Should these collective events be deemed to have "a life of its own" by the blogging public responsible for giving it life, it will receive wide coverage from national media publications, who will then grant the event constant permeative exposure. The original event and all subsequent and corresponding events will receive much scrutiny by way of comparison/contrast, id-itorializing, and excessive unnecessary personalization by and for so-called pundits. In this manner, the event has now evolved into what is commonly known as a "scandal". It is crucial at this point that as much hyperbolistic-holier-than-thou-righteous-indignation and moral relativism as possible be summoned and practiced in exploring (judging) the root cause of the scandal.

Thusly follows the most important aspect in analysis of the scandal and that is the formulation of a blame paradigm in which the most enfeebled, defenseless and publicly humiliated participant is fingered as the most blameworthy and should then have the weight of responsibility thrown on him or her. It is not uncommon for any number of bizarre fantasy punishments to be offered by the aforementioned pundits or a special class of morally superior citizens known as "irate viewers" as discipline for this person's shameless depravity in participation of the scandal.

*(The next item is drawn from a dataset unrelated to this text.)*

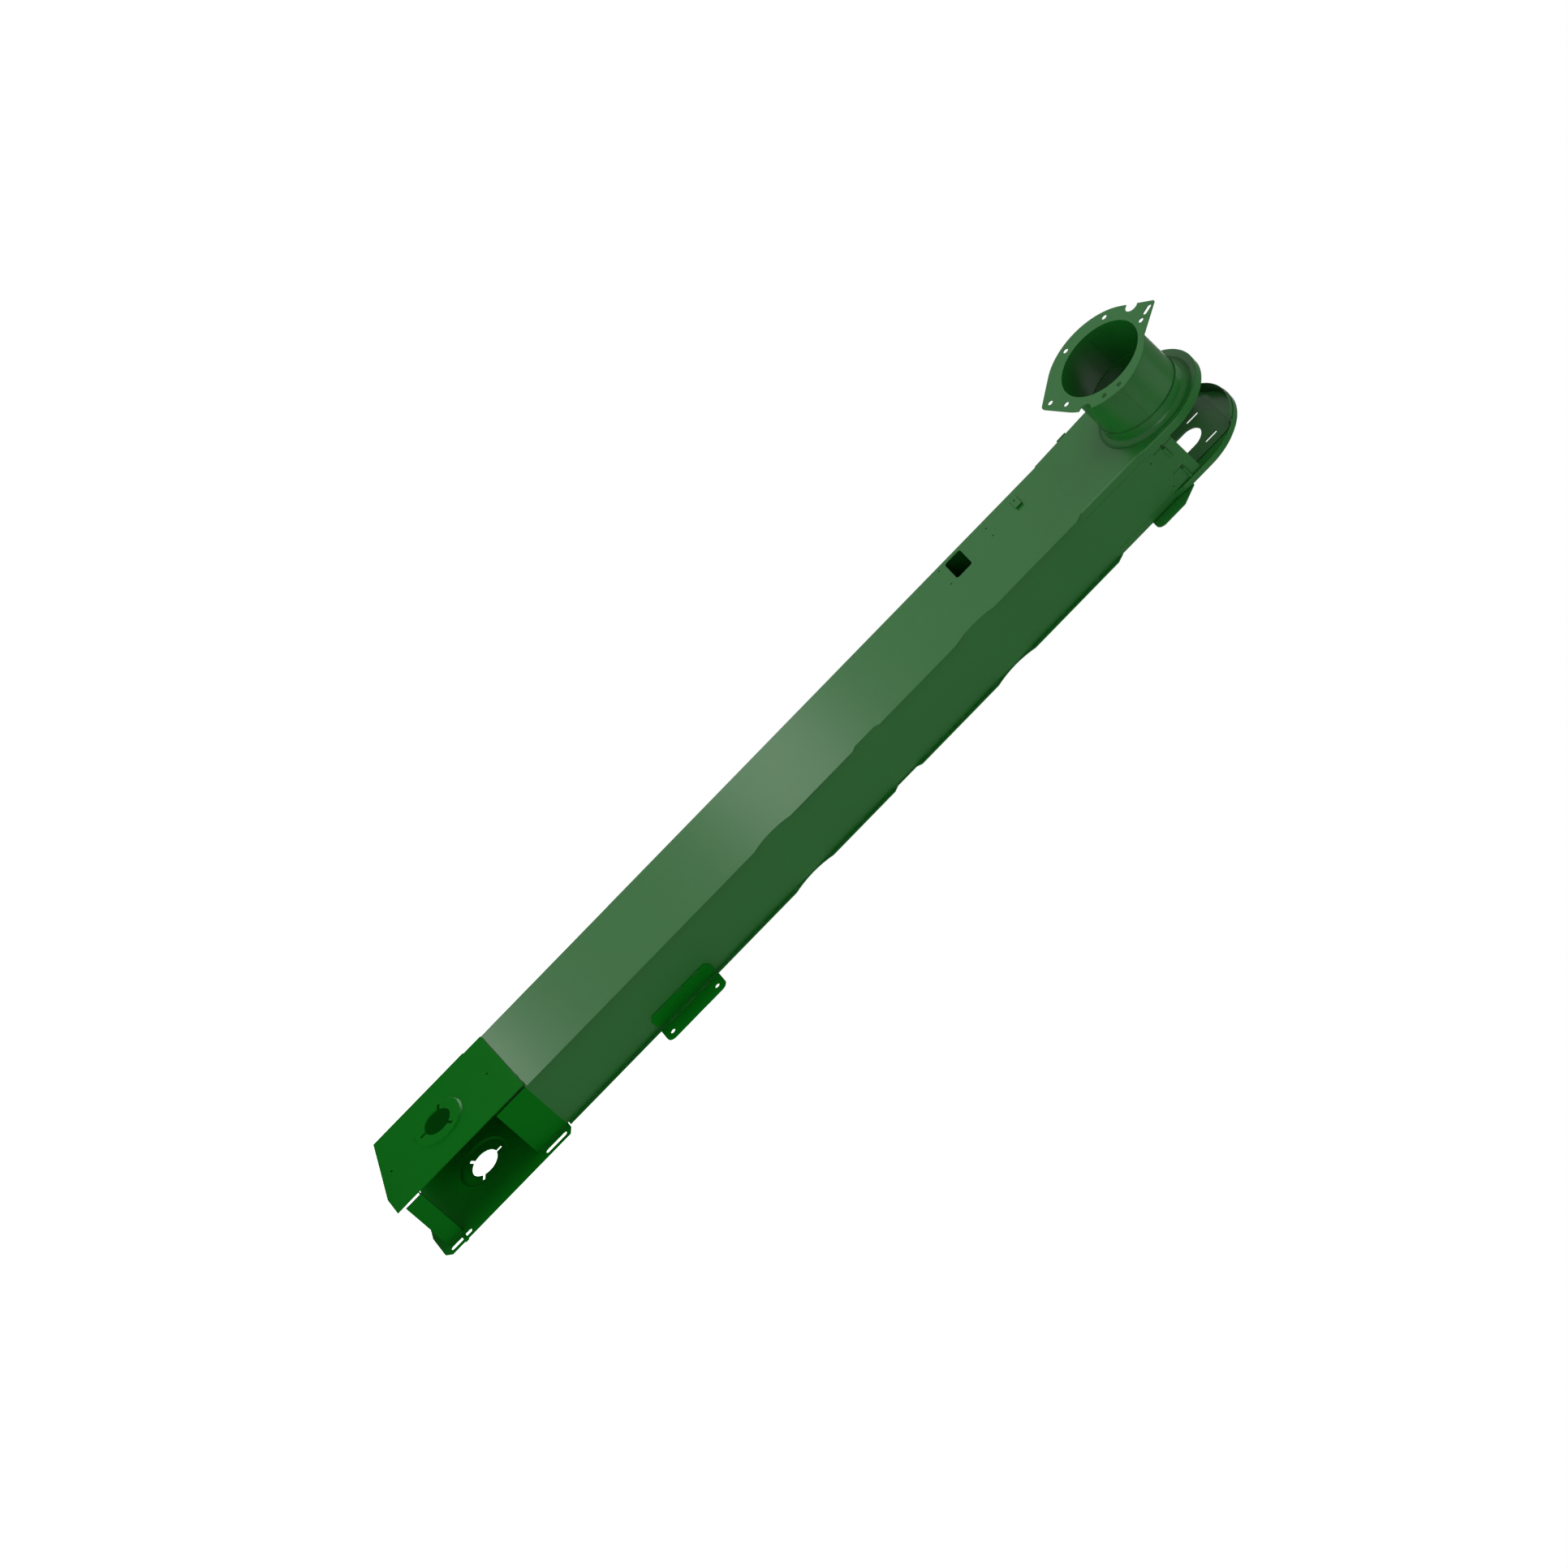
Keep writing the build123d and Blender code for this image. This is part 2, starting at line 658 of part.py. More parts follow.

The participants of the original events, now chastened and systematically "scandalized" by constant public scrutiny, should be left alone to contemplate suicide in favor of other events that may or may not be developing into a scandal. Or, more likely, the media will self-reflexively blame "the media" (this is when the media refers to "the media", which is clearly not the media heretofore under discussion, but some other media to which no media ever belongs) for sensationalizing such a scandal and will disavow any connection or responsibility in publicizing scandals in the first place by tsk-tsking other "less respectable" media types for reporting on it.